I'd hazard a guess, though, that what's going on there has absolutely nothing to do with racism, as commonly understood. And as Herbert would have everybody believe.
Instead, it was a community revulsion against casual disrespect for both the law and community standards, in general, and against teenage drug use, in particular.
That most of the perps were black was coincidental. It wasn't their skin color that got them in trouble, it was what they were doing (or other people were doing around them).
Still, it's a gross miscarriage of justice and a blot on the Swisher County escutcheon.

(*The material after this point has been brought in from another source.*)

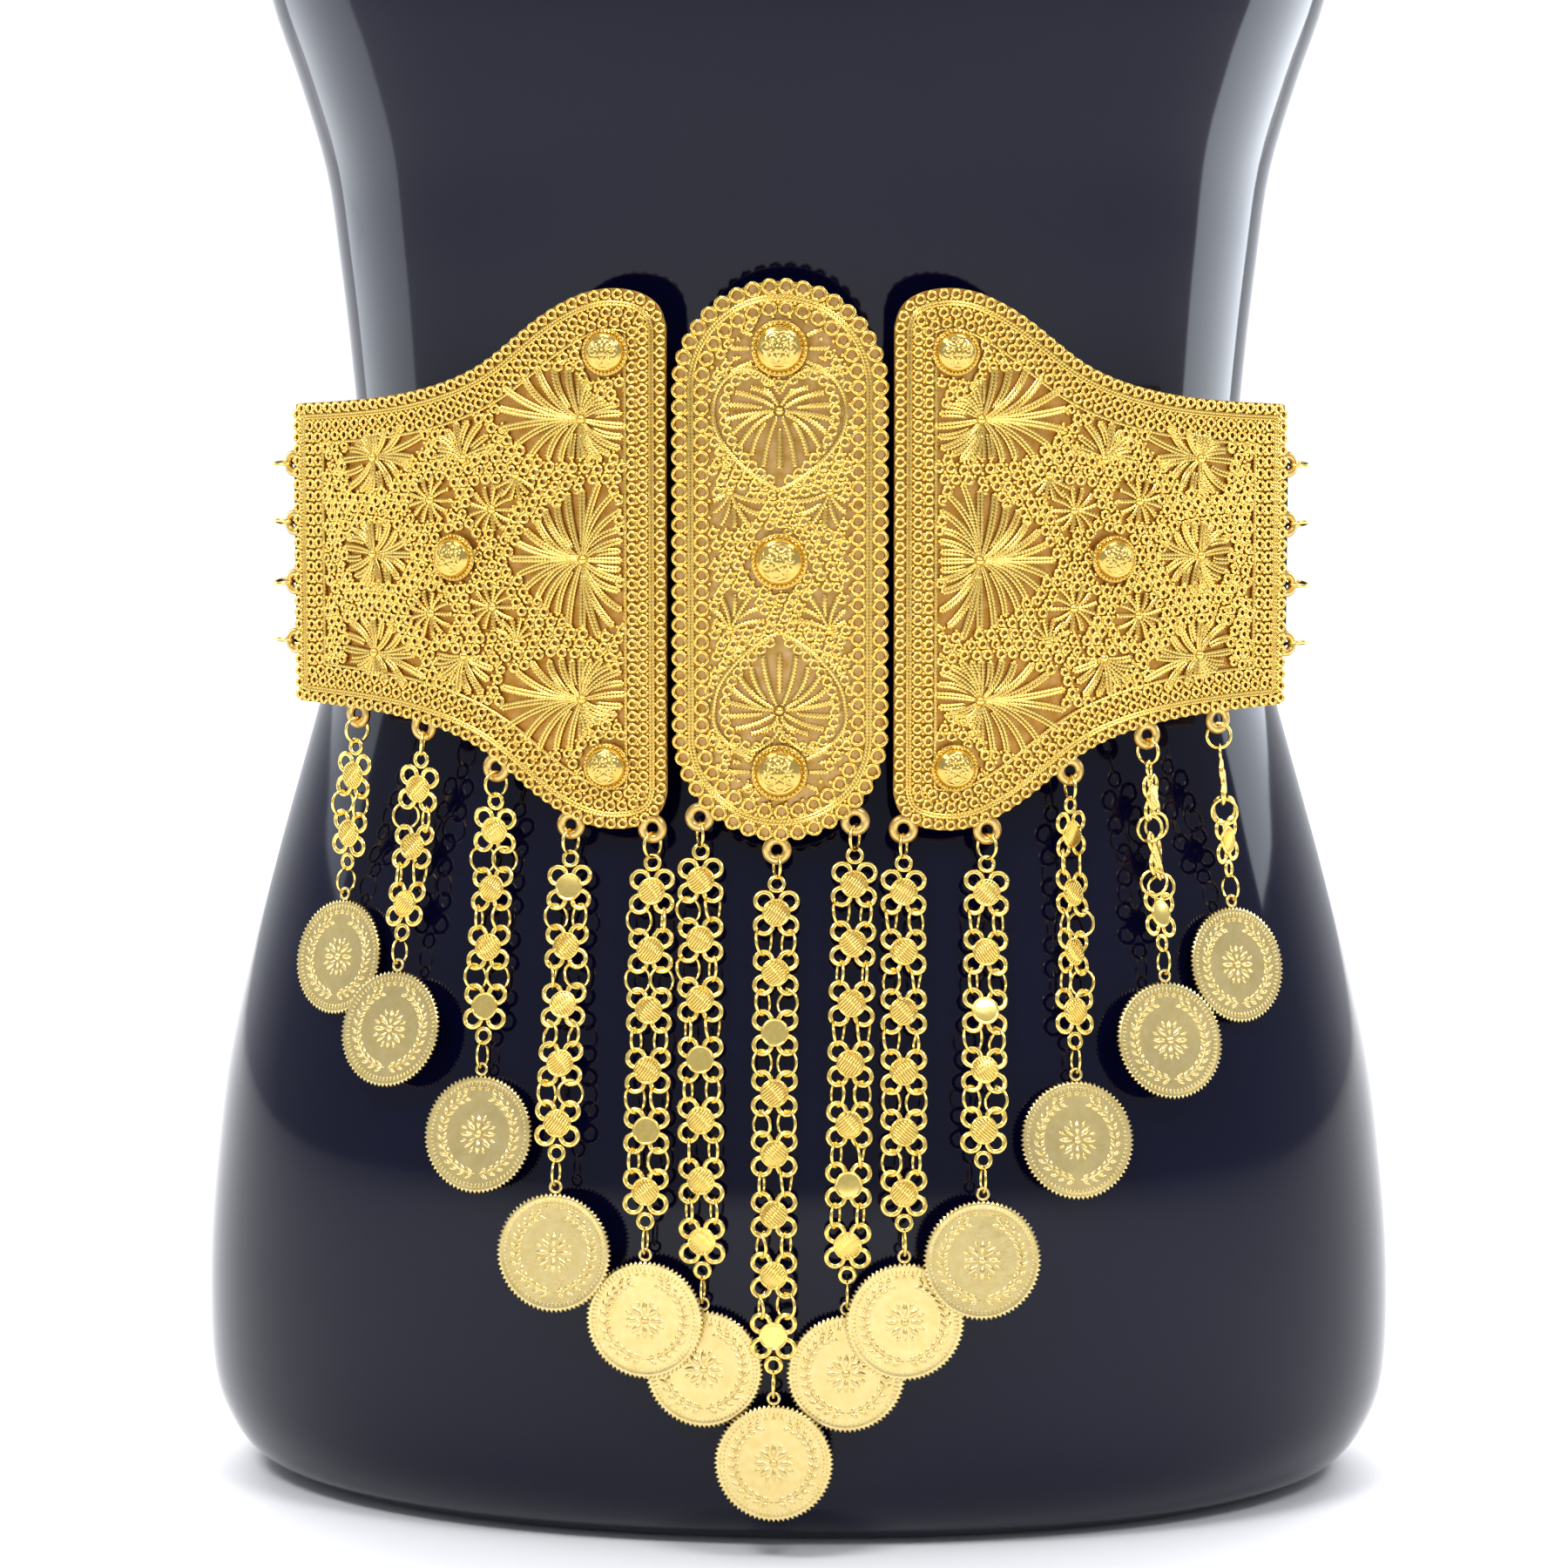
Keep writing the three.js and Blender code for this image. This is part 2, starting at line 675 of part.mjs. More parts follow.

Now aside from those personal perspectives, I think that this Tulia case has/was handled poorly but Herbert and a number of other writers have editorialized reporting. Herbert makes the claim no drugs were found. No drugs were found at the time these folks were rounded up. Individual sales were logged...sloppily in some cases it would appear but the claim no drugs were found is misleading. Further, this claim that it's all about purging blacks from Tulia is weak. A number of the jurors who convicted these folks were in fact black. Were they all Toms? Herbert makes no mention of this.
Rightly or wrongly, he is exploiting this as a case study in racism and you have decided to carry the torch on this for your anti-WOD stance. I share more sentiment with your perspective/cause than his but I'm not absolutely anti-WOD either.
Au contraire. They were in fact
good citizens relying of phony,
faked-up testimony from the
'arresting officer' who took notes
on his leg.
Herbert makes no mention of this.
Is it a racist case? Would
Coleman have been able to
pull this off if it were whites
involved? I guess the answer
to that question has to come
from whether you think
race is a factor in what
people are predisposed
to believe.
Lower class black communities also tolerate a higher level of drug activity in their communities than do middle class communities of any race. That is also a fact even if unpleasant.
What raises my eyebrows over this particular case is that the drug cases involved powdered coke versus crack which I find problematic.